In an informative article in the Church Times on 28 April, Department of Education backs funding of curacy training as an apprenticeship, Tim Wyatt wrote that the Church’s bid to use the Levy to fund curacy training had progressed after the Department for Education had given its backing in principle to the use of the funds in relation to curacy training. The Church was said to be consulting dioceses and other (ecumenical) partners to gauge support for a training scheme and if successful, the project could begin in 12 months’ time.
A spokesman for the Church is reported as saying: “We are currently consulting with various stakeholders, on an ecumenical basis, regarding what form the training would take”. It would be necessary for the Church to enter into partnerships with other denominations in order to use the funds for training curates. Normally, at least ten employers must be involved for a scheme to qualify, although officials have recognised that the Churches are a special case. The CT article concluded:
“If the scheme goes ahead, the new funds would not be used to cover curates’ stipends, but to fund additional training.

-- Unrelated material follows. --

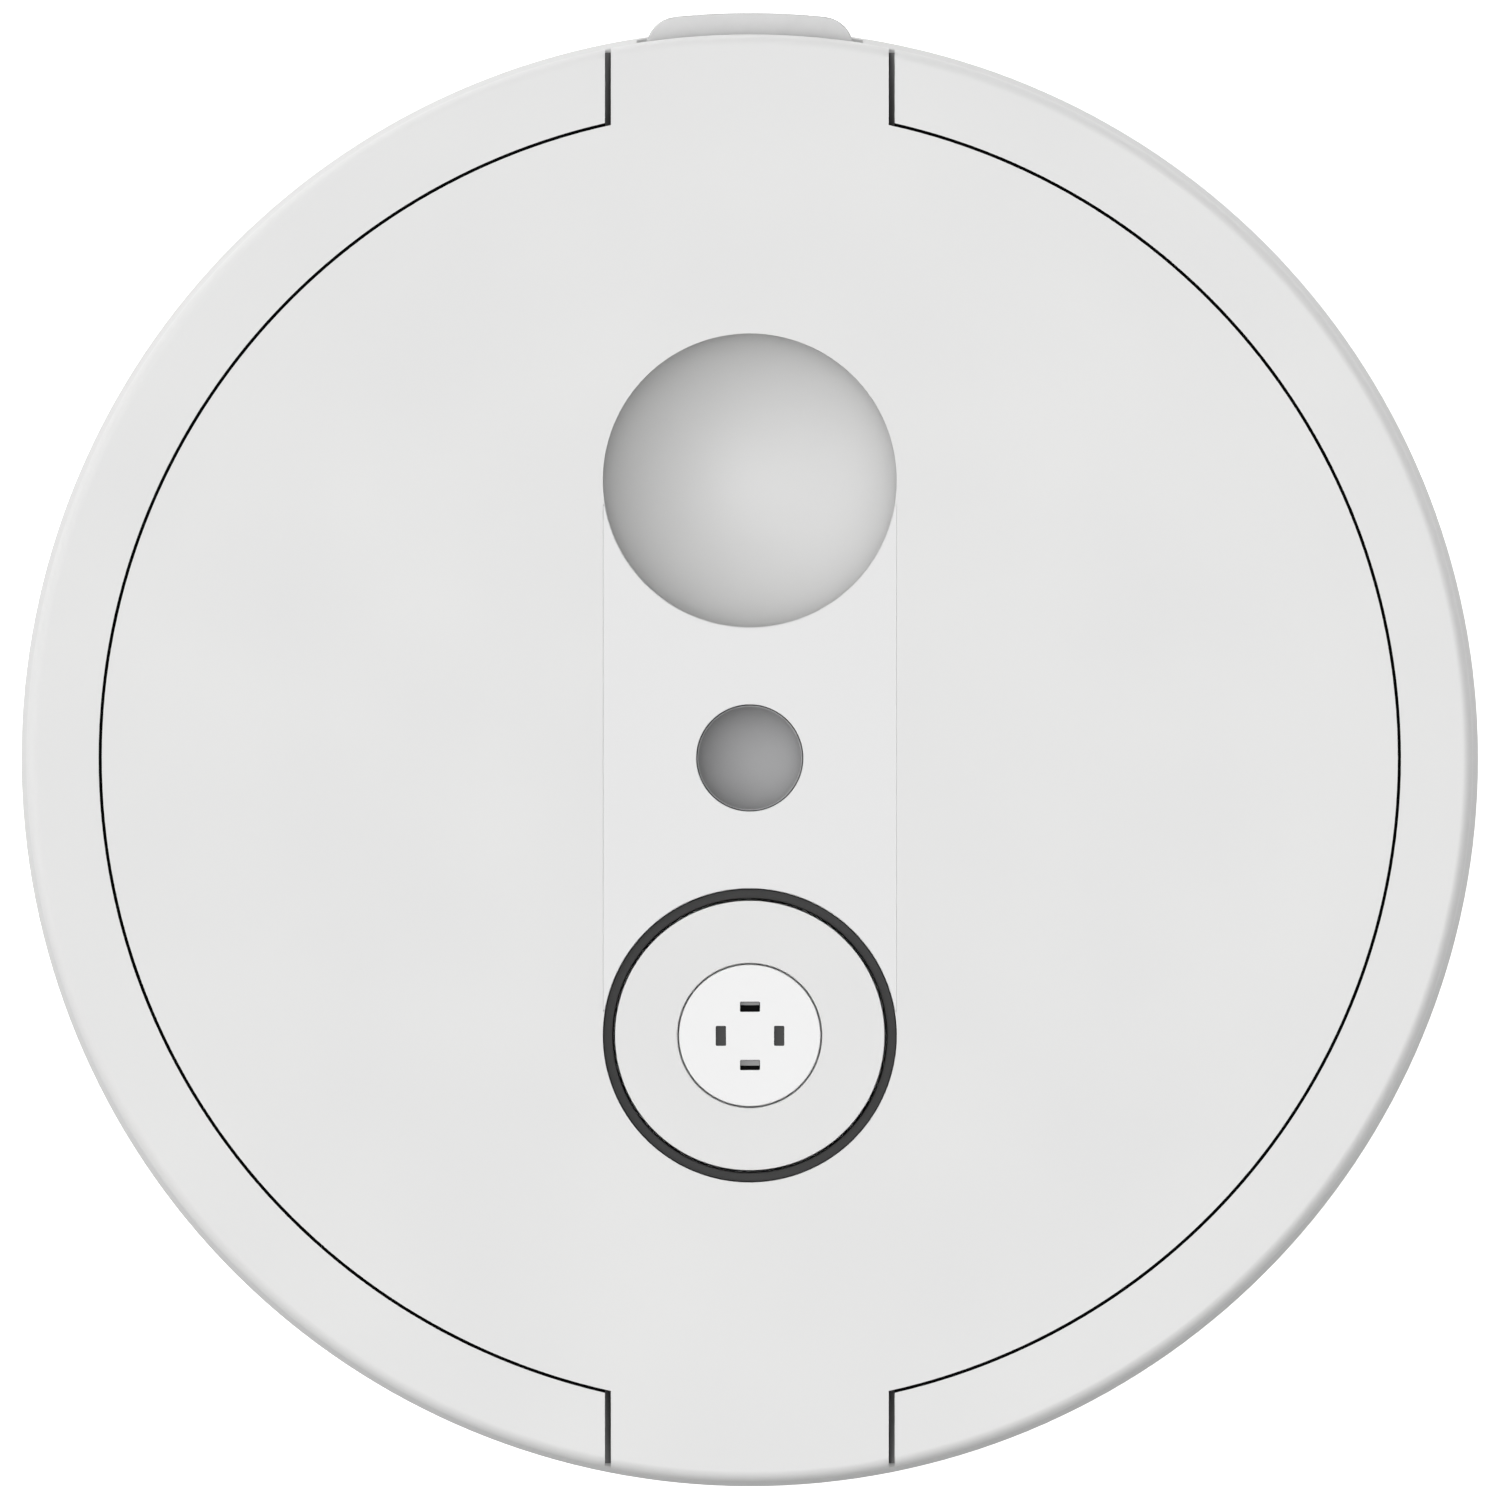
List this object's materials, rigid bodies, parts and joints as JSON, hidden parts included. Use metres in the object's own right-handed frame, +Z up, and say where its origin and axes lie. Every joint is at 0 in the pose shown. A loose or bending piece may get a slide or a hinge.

Other church workers in training, such as youth pastors or administrative staff, could also be funded through the levy, working in partnership with other Churches.

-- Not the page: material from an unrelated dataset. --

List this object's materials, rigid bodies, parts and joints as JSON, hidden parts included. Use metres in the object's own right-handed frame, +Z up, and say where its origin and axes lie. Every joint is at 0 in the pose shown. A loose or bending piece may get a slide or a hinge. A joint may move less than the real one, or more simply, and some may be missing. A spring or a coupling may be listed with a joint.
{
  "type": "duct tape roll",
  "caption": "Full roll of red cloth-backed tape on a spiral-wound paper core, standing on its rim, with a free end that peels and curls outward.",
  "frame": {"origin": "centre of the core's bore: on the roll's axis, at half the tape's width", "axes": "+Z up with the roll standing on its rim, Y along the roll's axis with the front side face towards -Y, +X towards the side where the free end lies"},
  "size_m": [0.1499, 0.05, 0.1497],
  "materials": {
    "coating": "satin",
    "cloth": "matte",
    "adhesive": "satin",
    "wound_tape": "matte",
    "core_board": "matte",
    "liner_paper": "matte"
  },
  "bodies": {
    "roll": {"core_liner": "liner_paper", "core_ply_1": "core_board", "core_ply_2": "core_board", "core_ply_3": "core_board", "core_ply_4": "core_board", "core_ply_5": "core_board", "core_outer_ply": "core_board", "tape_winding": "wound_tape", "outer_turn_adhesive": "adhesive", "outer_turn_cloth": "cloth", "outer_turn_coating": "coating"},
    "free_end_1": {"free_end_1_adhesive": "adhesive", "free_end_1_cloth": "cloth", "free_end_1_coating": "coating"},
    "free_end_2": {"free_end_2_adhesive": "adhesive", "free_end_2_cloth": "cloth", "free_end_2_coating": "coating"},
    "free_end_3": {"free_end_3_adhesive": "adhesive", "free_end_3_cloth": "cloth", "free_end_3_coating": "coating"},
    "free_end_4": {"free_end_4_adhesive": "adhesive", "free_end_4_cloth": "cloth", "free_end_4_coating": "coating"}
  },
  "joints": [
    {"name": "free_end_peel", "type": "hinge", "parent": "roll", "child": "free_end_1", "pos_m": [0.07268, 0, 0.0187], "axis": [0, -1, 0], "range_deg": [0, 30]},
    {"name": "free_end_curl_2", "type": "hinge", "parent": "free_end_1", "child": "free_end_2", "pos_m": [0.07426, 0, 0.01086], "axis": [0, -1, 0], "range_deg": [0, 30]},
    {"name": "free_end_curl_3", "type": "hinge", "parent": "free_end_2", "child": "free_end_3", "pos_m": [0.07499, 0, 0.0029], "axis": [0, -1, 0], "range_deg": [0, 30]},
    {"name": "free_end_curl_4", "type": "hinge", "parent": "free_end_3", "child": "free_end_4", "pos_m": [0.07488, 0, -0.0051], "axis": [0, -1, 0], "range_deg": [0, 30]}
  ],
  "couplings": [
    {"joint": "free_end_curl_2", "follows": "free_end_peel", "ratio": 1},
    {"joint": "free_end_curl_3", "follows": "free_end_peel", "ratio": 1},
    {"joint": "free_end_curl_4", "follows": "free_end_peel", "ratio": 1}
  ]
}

The Commissioners do not envisage apprenticeships as becoming the standard way for curacy training to be organised or funded, but hope to set it up as an option for any dioceses that wish to use it. But it is understood, that eventually up to 300 assistant curates could be enrolled into the apprenticeship scheme; there are currently about 500″.
The term “apprenticeship” is somewhat misleading; as the NAHT observed in relation to the schools sector in its 2016 assessment of the scheme, “[it is important to] bear in mind that the term apprenticeship can cover professional development up to level 7 (Masters level) and that this is not restricted to young staff”.